BEGIN INFORMATION SUPPLIED
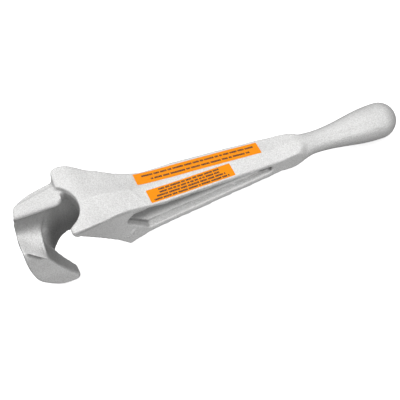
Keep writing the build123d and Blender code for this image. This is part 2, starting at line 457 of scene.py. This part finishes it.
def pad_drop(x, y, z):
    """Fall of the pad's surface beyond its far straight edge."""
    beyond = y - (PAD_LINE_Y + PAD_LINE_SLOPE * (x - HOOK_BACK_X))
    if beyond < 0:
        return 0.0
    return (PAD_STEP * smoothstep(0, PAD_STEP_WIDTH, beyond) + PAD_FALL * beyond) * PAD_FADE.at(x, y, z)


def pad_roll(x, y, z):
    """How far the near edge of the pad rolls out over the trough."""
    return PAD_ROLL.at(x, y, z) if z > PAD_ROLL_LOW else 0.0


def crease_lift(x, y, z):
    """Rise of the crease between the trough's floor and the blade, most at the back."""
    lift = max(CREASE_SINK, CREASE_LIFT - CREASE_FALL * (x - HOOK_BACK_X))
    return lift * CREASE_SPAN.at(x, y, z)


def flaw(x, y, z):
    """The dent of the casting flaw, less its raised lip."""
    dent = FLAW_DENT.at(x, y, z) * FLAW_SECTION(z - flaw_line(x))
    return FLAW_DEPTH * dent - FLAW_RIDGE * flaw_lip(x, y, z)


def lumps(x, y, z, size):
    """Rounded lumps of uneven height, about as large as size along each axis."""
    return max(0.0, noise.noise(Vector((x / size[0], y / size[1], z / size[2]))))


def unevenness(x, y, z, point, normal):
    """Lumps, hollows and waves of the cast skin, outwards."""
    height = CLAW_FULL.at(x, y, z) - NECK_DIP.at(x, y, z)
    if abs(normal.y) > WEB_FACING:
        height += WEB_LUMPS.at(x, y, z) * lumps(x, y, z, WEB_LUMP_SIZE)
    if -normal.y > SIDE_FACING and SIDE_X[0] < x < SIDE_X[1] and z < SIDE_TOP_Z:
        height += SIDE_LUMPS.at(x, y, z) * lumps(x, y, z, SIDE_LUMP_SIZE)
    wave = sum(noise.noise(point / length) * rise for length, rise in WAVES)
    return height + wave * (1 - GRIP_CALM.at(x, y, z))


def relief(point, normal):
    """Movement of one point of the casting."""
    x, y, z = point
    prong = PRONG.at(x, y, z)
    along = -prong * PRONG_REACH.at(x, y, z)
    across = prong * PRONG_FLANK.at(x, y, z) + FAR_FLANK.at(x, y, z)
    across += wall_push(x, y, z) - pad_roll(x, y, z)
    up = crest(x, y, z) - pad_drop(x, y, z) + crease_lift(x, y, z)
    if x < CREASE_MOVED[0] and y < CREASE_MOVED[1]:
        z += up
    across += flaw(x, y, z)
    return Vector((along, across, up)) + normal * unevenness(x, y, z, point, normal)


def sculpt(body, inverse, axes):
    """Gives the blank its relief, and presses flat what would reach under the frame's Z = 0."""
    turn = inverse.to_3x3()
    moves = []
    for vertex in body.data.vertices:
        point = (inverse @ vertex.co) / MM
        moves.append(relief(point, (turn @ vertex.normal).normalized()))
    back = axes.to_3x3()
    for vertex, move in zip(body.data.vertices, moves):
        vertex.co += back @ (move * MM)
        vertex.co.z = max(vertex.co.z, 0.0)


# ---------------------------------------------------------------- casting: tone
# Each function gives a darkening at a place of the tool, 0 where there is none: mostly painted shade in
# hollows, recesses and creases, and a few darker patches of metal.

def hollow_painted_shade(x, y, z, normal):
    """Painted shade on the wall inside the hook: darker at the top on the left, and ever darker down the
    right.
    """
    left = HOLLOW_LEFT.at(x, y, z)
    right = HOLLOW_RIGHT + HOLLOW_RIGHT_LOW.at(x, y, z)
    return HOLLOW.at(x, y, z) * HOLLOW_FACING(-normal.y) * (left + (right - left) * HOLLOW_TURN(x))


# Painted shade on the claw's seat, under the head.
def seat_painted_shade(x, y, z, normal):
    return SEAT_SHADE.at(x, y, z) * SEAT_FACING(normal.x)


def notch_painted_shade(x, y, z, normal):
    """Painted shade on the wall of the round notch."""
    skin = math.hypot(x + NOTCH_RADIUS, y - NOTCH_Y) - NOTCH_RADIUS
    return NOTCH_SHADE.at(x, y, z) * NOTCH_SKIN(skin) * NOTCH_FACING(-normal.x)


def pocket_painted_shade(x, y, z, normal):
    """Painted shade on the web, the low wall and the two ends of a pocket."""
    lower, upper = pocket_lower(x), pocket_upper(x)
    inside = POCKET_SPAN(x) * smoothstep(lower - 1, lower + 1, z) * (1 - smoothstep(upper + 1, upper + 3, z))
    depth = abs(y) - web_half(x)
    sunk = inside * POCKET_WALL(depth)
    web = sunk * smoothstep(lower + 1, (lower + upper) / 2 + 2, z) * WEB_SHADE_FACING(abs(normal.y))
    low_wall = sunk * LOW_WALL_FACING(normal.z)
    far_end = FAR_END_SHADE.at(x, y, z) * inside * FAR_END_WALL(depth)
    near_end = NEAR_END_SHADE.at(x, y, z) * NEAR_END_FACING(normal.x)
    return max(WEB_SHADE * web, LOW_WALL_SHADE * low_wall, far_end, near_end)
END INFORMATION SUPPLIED
### OBJECTIVE
Write the complete data out, exactly as above.

### ANSWER TO THIS EXERCISE
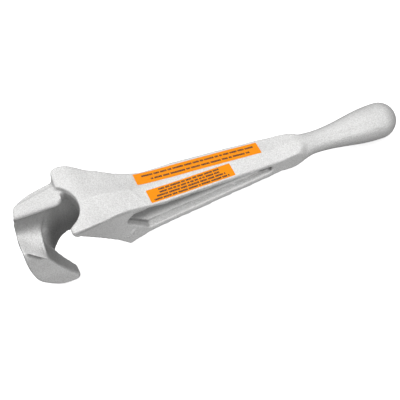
Keep writing the build123d and Blender code for this image. This is part 2, starting at line 457 of scene.py. This part finishes it.
def pad_drop(x, y, z):
    """Fall of the pad's surface beyond its far straight edge."""
    beyond = y - (PAD_LINE_Y + PAD_LINE_SLOPE * (x - HOOK_BACK_X))
    if beyond < 0:
        return 0.0
    return (PAD_STEP * smoothstep(0, PAD_STEP_WIDTH, beyond) + PAD_FALL * beyond) * PAD_FADE.at(x, y, z)


def pad_roll(x, y, z):
    """How far the near edge of the pad rolls out over the trough."""
    return PAD_ROLL.at(x, y, z) if z > PAD_ROLL_LOW else 0.0


def crease_lift(x, y, z):
    """Rise of the crease between the trough's floor and the blade, most at the back."""
    lift = max(CREASE_SINK, CREASE_LIFT - CREASE_FALL * (x - HOOK_BACK_X))
    return lift * CREASE_SPAN.at(x, y, z)


def flaw(x, y, z):
    """The dent of the casting flaw, less its raised lip."""
    dent = FLAW_DENT.at(x, y, z) * FLAW_SECTION(z - flaw_line(x))
    return FLAW_DEPTH * dent - FLAW_RIDGE * flaw_lip(x, y, z)


def lumps(x, y, z, size):
    """Rounded lumps of uneven height, about as large as size along each axis."""
    return max(0.0, noise.noise(Vector((x / size[0], y / size[1], z / size[2]))))


def unevenness(x, y, z, point, normal):
    """Lumps, hollows and waves of the cast skin, outwards."""
    height = CLAW_FULL.at(x, y, z) - NECK_DIP.at(x, y, z)
    if abs(normal.y) > WEB_FACING:
        height += WEB_LUMPS.at(x, y, z) * lumps(x, y, z, WEB_LUMP_SIZE)
    if -normal.y > SIDE_FACING and SIDE_X[0] < x < SIDE_X[1] and z < SIDE_TOP_Z:
        height += SIDE_LUMPS.at(x, y, z) * lumps(x, y, z, SIDE_LUMP_SIZE)
    wave = sum(noise.noise(point / length) * rise for length, rise in WAVES)
    return height + wave * (1 - GRIP_CALM.at(x, y, z))


def relief(point, normal):
    """Movement of one point of the casting."""
    x, y, z = point
    prong = PRONG.at(x, y, z)
    along = -prong * PRONG_REACH.at(x, y, z)
    across = prong * PRONG_FLANK.at(x, y, z) + FAR_FLANK.at(x, y, z)
    across += wall_push(x, y, z) - pad_roll(x, y, z)
    up = crest(x, y, z) - pad_drop(x, y, z) + crease_lift(x, y, z)
    if x < CREASE_MOVED[0] and y < CREASE_MOVED[1]:
        z += up
    across += flaw(x, y, z)
    return Vector((along, across, up)) + normal * unevenness(x, y, z, point, normal)


def sculpt(body, inverse, axes):
    """Gives the blank its relief, and presses flat what would reach under the frame's Z = 0."""
    turn = inverse.to_3x3()
    moves = []
    for vertex in body.data.vertices:
        point = (inverse @ vertex.co) / MM
        moves.append(relief(point, (turn @ vertex.normal).normalized()))
    back = axes.to_3x3()
    for vertex, move in zip(body.data.vertices, moves):
        vertex.co += back @ (move * MM)
        vertex.co.z = max(vertex.co.z, 0.0)


# ---------------------------------------------------------------- casting: tone
# Each function gives a darkening at a place of the tool, 0 where there is none: mostly painted shade in
# hollows, recesses and creases, and a few darker patches of metal.

def hollow_painted_shade(x, y, z, normal):
    """Painted shade on the wall inside the hook: darker at the top on the left, and ever darker down the
    right.
    """
    left = HOLLOW_LEFT.at(x, y, z)
    right = HOLLOW_RIGHT + HOLLOW_RIGHT_LOW.at(x, y, z)
    return HOLLOW.at(x, y, z) * HOLLOW_FACING(-normal.y) * (left + (right - left) * HOLLOW_TURN(x))


# Painted shade on the claw's seat, under the head.
def seat_painted_shade(x, y, z, normal):
    return SEAT_SHADE.at(x, y, z) * SEAT_FACING(normal.x)


def notch_painted_shade(x, y, z, normal):
    """Painted shade on the wall of the round notch."""
    skin = math.hypot(x + NOTCH_RADIUS, y - NOTCH_Y) - NOTCH_RADIUS
    return NOTCH_SHADE.at(x, y, z) * NOTCH_SKIN(skin) * NOTCH_FACING(-normal.x)


def pocket_painted_shade(x, y, z, normal):
    """Painted shade on the web, the low wall and the two ends of a pocket."""
    lower, upper = pocket_lower(x), pocket_upper(x)
    inside = POCKET_SPAN(x) * smoothstep(lower - 1, lower + 1, z) * (1 - smoothstep(upper + 1, upper + 3, z))
    depth = abs(y) - web_half(x)
    sunk = inside * POCKET_WALL(depth)
    web = sunk * smoothstep(lower + 1, (lower + upper) / 2 + 2, z) * WEB_SHADE_FACING(abs(normal.y))
    low_wall = sunk * LOW_WALL_FACING(normal.z)
    far_end = FAR_END_SHADE.at(x, y, z) * inside * FAR_END_WALL(depth)
    near_end = NEAR_END_SHADE.at(x, y, z) * NEAR_END_FACING(normal.x)
    return max(WEB_SHADE * web, LOW_WALL_SHADE * low_wall, far_end, near_end)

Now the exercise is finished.